> _PROBLEM DETAILS_
Pick out each line containing the string "axes" and copy it.

> _INPUT DATA_
-.-.-
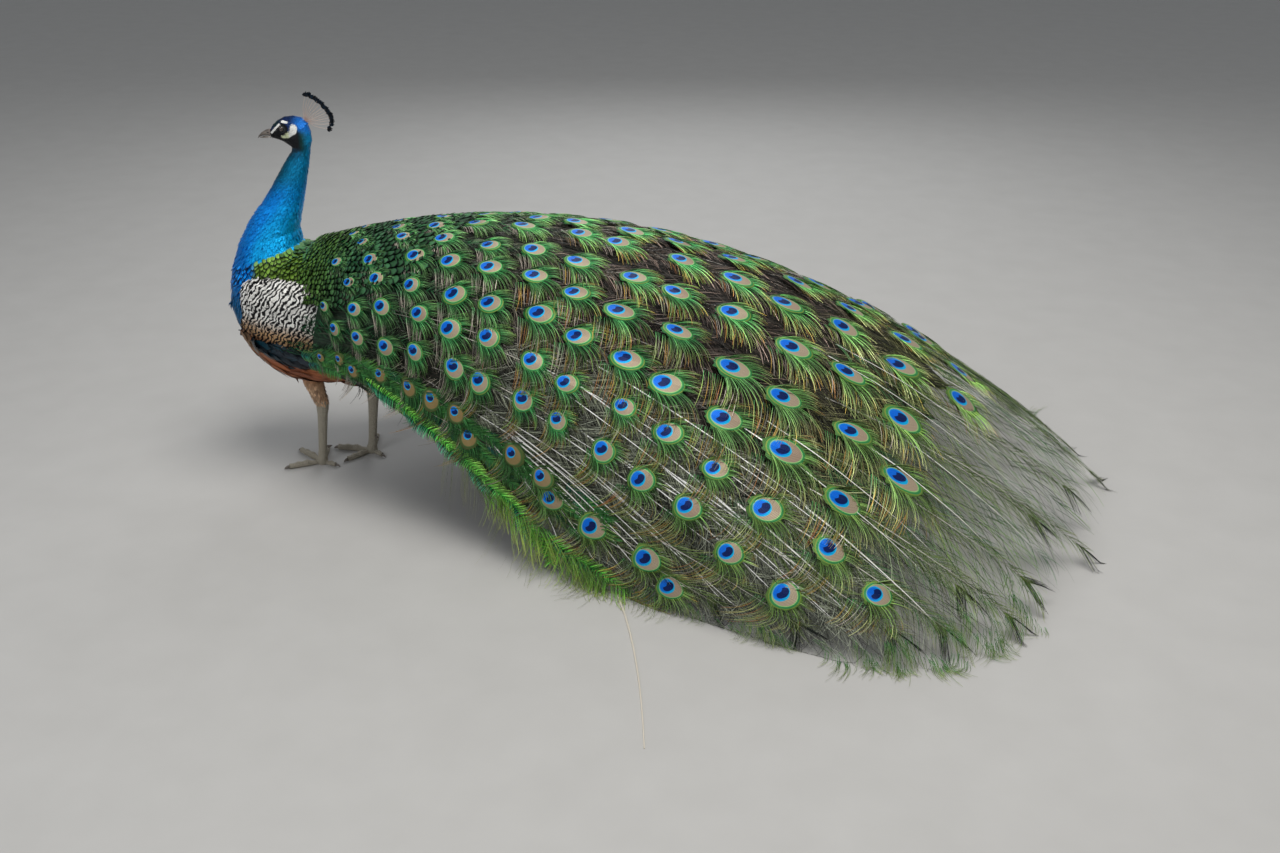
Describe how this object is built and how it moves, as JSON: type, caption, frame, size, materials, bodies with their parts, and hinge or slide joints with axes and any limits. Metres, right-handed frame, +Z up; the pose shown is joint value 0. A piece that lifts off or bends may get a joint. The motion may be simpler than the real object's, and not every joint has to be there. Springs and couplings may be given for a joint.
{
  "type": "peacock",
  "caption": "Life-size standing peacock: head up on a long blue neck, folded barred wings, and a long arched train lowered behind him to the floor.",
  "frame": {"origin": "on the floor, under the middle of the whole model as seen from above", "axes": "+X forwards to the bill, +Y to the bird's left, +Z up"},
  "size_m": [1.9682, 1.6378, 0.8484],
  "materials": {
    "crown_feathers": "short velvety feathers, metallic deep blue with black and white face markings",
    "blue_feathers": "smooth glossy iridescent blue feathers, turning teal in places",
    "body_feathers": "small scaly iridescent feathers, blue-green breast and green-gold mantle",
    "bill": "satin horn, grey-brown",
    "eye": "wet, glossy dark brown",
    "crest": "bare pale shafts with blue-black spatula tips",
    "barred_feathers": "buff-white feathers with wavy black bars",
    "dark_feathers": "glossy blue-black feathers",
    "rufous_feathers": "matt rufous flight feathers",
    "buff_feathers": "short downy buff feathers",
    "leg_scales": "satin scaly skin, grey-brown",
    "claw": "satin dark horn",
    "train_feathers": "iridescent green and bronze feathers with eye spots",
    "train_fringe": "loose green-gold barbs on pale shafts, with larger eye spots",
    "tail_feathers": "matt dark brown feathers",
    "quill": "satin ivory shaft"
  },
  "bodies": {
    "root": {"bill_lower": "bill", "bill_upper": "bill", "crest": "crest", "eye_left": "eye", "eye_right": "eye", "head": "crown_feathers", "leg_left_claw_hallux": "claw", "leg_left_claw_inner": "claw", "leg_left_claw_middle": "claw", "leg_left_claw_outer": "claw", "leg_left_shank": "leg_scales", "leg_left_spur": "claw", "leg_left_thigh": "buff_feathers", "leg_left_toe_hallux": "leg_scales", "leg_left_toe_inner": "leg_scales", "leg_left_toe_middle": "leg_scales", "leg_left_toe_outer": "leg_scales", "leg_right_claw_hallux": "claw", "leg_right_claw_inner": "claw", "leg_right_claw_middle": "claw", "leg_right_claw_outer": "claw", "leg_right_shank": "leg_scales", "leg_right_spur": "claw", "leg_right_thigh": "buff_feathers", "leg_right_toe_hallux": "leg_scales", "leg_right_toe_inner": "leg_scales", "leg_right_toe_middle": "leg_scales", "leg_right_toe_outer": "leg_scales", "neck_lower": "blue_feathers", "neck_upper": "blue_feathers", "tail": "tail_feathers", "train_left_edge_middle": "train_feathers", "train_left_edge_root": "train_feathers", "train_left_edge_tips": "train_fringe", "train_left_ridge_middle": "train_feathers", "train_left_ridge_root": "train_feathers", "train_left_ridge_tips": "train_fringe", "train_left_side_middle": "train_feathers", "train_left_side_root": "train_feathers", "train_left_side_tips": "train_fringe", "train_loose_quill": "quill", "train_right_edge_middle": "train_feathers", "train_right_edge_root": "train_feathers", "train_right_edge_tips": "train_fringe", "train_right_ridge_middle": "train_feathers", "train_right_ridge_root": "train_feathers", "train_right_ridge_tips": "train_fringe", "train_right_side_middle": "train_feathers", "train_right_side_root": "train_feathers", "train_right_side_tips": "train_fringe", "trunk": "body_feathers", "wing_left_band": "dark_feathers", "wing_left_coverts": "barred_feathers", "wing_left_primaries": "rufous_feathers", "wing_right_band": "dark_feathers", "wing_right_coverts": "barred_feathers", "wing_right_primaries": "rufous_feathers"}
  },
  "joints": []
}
-.-.-
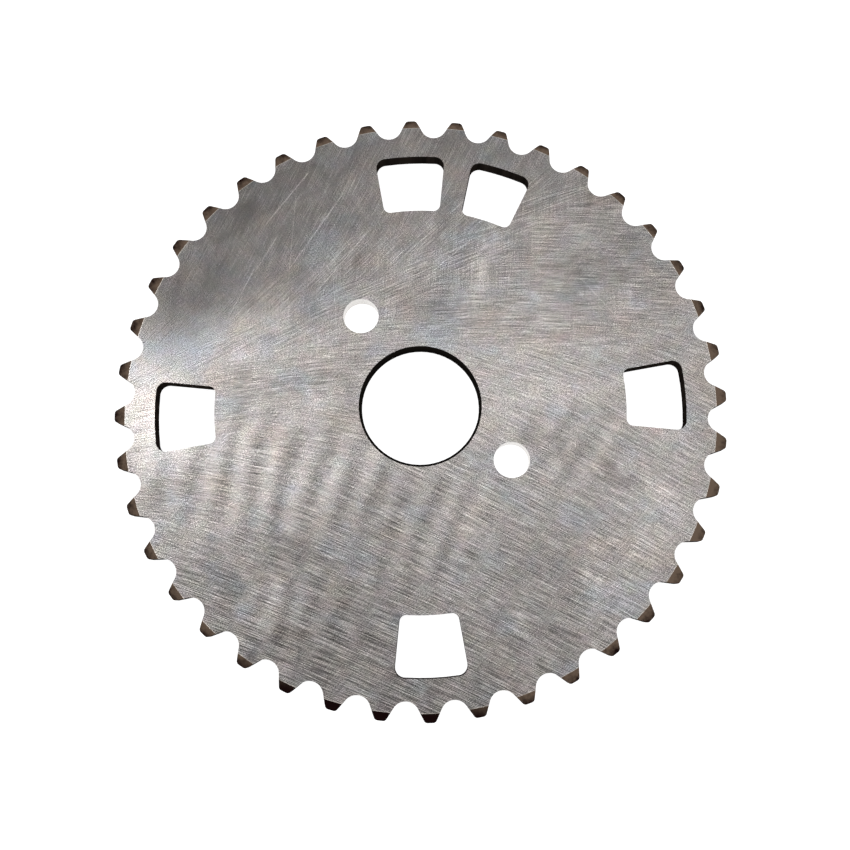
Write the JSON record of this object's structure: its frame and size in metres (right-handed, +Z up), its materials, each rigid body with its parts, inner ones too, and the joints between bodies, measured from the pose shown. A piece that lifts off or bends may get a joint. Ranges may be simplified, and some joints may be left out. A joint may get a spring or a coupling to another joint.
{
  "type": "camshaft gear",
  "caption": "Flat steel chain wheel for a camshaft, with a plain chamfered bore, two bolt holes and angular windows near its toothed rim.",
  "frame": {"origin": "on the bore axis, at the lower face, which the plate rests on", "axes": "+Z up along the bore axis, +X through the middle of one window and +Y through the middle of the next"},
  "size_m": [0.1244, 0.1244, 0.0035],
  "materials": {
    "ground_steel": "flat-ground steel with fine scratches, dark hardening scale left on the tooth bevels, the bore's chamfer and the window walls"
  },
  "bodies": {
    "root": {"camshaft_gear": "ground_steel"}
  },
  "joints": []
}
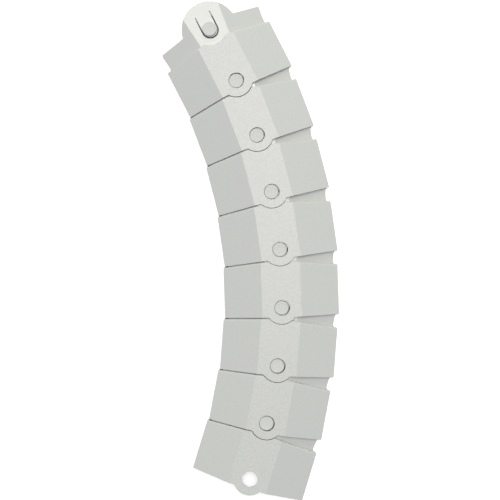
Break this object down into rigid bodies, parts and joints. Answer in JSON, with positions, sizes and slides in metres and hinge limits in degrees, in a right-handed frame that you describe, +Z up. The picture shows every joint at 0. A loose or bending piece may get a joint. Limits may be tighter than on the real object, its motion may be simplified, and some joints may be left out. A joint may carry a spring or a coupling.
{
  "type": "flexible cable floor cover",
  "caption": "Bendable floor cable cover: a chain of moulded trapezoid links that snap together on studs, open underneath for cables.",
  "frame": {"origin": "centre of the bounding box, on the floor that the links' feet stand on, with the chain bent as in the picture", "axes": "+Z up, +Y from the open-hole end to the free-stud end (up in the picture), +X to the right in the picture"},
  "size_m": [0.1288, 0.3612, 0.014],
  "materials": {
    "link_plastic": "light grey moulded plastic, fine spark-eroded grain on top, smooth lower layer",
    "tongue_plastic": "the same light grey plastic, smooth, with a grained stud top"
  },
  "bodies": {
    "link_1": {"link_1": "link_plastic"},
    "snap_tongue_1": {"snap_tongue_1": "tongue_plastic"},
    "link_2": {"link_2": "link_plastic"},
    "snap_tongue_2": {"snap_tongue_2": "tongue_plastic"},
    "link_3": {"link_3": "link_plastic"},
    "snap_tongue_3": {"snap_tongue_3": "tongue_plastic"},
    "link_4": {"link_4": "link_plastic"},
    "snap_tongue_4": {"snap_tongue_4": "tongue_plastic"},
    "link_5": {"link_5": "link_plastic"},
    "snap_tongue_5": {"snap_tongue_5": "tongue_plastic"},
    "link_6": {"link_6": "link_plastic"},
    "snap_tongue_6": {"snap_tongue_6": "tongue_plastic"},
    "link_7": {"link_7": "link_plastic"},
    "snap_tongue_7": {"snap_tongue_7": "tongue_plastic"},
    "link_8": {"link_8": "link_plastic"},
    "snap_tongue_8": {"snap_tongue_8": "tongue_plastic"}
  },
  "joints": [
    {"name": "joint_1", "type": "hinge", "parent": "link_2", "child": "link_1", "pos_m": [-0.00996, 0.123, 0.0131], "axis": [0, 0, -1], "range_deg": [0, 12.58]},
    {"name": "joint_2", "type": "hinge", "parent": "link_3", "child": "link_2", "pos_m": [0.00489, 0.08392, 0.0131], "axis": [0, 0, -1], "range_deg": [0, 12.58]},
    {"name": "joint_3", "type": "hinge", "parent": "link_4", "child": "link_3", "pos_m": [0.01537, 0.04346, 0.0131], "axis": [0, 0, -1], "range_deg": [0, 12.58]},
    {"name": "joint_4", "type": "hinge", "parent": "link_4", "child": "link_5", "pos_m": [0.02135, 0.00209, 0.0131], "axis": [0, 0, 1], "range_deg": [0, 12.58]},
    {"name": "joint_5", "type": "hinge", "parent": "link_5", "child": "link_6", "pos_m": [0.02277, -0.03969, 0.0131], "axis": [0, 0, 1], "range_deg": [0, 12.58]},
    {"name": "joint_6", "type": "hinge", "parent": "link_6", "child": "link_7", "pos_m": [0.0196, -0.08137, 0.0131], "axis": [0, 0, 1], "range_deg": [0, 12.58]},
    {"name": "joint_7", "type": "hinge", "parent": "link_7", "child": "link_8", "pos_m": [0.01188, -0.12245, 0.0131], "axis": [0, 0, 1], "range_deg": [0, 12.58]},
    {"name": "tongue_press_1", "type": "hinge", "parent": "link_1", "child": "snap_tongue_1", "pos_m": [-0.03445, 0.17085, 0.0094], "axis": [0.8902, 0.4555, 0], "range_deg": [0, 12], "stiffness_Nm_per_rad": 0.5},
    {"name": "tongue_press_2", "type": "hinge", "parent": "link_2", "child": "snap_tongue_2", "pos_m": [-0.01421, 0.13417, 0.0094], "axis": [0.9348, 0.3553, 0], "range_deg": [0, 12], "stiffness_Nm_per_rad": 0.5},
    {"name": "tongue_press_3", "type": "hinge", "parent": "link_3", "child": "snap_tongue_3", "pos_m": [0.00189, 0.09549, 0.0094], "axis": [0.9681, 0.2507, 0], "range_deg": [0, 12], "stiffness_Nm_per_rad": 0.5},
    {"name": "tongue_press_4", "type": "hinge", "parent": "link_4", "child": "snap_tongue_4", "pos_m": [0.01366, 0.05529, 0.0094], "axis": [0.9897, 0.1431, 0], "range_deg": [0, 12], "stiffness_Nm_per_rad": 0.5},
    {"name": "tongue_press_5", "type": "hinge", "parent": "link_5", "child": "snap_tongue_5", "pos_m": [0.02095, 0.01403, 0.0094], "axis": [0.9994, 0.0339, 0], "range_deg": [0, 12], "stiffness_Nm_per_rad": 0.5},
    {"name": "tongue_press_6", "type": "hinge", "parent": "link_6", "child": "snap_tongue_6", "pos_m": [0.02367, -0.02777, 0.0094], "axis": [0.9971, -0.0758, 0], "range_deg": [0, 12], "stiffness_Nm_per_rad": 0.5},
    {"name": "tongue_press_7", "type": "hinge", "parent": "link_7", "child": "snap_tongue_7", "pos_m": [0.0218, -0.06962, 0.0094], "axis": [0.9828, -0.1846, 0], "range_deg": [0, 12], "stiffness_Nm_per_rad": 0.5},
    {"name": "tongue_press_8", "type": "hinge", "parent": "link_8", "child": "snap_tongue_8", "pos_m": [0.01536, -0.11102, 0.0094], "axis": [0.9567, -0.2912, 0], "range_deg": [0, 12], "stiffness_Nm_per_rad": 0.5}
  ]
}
-.-.-
> _REPLY_
Describe how this object is built and how it moves, as JSON: type, caption, frame, size, materials, bodies with their parts, and hinge or slide joints with axes and any limits. Metres, right-handed frame, +Z up; the pose shown is joint value 0. A piece that lifts off or bends may get a joint. The motion may be simpler than the real object's, and not every joint has to be there. Springs and couplings may be given for a joint.
  "frame": {"origin": "on the floor, under the middle of the whole model as seen from above", "axes": "+X forwards to the bill, +Y to the bird's left, +Z up"},
  "frame": {"origin": "on the bore axis, at the lower face, which the plate rests on", "axes": "+Z up along the bore axis, +X through the middle of one window and +Y through the middle of the next"},
  "frame": {"origin": "centre of the bounding box, on the floor that the links' feet stand on, with the chain bent as in the picture", "axes": "+Z up, +Y from the open-hole end to the free-stud end (up in the picture), +X to the right in the picture"},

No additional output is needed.